§ **TASK INPUTS**:
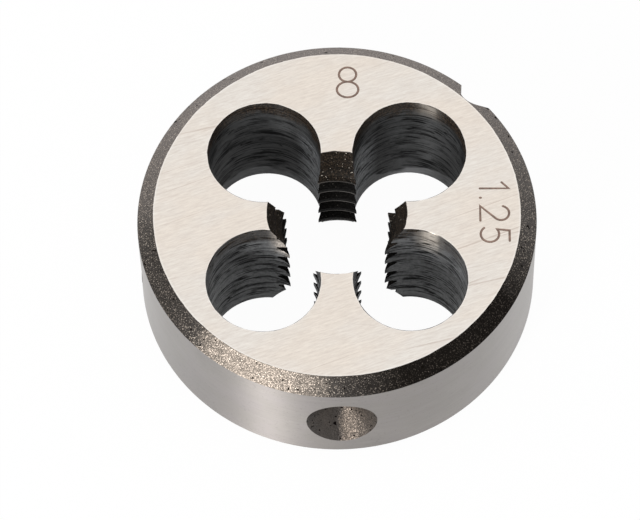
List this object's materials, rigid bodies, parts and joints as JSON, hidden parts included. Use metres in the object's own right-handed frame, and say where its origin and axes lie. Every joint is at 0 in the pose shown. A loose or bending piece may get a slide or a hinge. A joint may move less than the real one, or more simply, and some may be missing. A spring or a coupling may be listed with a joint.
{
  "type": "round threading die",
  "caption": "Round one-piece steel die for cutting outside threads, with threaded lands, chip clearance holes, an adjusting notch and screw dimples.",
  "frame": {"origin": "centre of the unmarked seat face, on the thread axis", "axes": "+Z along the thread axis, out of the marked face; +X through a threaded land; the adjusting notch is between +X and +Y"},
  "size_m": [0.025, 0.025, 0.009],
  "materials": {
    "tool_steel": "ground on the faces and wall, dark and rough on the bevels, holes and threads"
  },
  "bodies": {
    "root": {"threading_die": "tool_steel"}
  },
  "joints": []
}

* * *

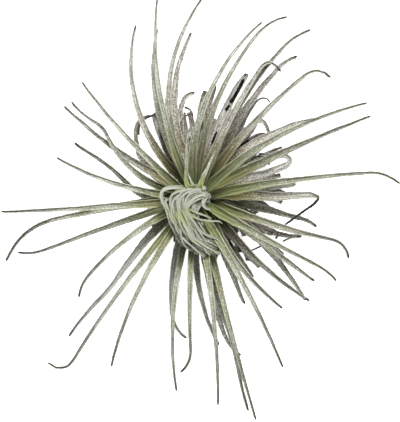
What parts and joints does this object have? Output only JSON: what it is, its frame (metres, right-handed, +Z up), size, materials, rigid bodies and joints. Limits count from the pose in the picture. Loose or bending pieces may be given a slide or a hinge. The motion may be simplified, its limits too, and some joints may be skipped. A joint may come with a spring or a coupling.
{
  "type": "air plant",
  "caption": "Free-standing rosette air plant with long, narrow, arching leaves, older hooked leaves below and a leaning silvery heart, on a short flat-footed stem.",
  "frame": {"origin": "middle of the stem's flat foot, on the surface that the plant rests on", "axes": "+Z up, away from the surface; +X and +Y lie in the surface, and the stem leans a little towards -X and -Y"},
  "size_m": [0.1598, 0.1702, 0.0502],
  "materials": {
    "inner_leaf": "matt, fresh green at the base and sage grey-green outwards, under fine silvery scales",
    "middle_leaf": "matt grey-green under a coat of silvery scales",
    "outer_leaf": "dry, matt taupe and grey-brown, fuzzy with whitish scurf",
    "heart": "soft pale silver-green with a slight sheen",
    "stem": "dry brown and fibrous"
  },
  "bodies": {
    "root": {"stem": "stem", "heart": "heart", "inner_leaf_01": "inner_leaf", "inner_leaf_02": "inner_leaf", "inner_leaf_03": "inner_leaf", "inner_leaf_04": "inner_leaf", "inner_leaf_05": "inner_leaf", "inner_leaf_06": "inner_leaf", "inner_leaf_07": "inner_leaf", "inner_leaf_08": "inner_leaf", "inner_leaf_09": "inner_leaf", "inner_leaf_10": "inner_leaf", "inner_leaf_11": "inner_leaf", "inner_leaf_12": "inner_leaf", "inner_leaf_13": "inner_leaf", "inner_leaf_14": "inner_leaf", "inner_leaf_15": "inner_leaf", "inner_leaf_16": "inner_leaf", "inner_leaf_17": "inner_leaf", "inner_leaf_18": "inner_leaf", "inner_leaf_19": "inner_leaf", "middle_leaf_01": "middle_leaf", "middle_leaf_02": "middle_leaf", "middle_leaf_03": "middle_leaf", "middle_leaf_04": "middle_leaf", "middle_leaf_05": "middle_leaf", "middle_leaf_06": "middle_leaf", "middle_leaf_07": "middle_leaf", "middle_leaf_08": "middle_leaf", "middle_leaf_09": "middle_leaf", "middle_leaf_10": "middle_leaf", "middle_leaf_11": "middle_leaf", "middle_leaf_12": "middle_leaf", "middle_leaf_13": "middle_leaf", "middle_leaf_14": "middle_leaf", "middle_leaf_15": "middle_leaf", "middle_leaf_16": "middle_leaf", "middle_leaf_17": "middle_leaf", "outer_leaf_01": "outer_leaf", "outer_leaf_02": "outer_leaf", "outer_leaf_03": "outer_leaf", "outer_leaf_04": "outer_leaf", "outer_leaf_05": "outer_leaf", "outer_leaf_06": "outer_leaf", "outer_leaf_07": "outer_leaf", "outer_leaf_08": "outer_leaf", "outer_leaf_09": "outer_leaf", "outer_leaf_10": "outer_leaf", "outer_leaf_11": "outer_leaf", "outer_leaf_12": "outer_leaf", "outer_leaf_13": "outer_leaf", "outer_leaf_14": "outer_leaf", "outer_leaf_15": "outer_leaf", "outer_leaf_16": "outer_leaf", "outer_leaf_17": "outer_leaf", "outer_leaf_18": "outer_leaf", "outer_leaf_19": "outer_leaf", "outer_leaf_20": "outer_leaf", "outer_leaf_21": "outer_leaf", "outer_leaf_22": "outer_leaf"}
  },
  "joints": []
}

§ **WHAT YOU NEED TO DO**: Pick out all lines containing the string "bending".

§ **EXERCISE SOLUTION**:
List this object's materials, rigid bodies, parts and joints as JSON, hidden parts included. Use metres in the object's own right-handed frame, and say where its origin and axes lie. Every joint is at 0 in the pose shown. A loose or bending piece may get a slide or a hinge. A joint may move less than the real one, or more simply, and some may be missing. A spring or a coupling may be listed with a joint.
What parts and joints does this object have? Output only JSON: what it is, its frame (metres, right-handed, +Z up), size, materials, rigid bodies and joints. Limits count from the pose in the picture. Loose or bending pieces may be given a slide or a hinge. The motion may be simplified, its limits too, and some joints may be skipped. A joint may come with a spring or a coupling.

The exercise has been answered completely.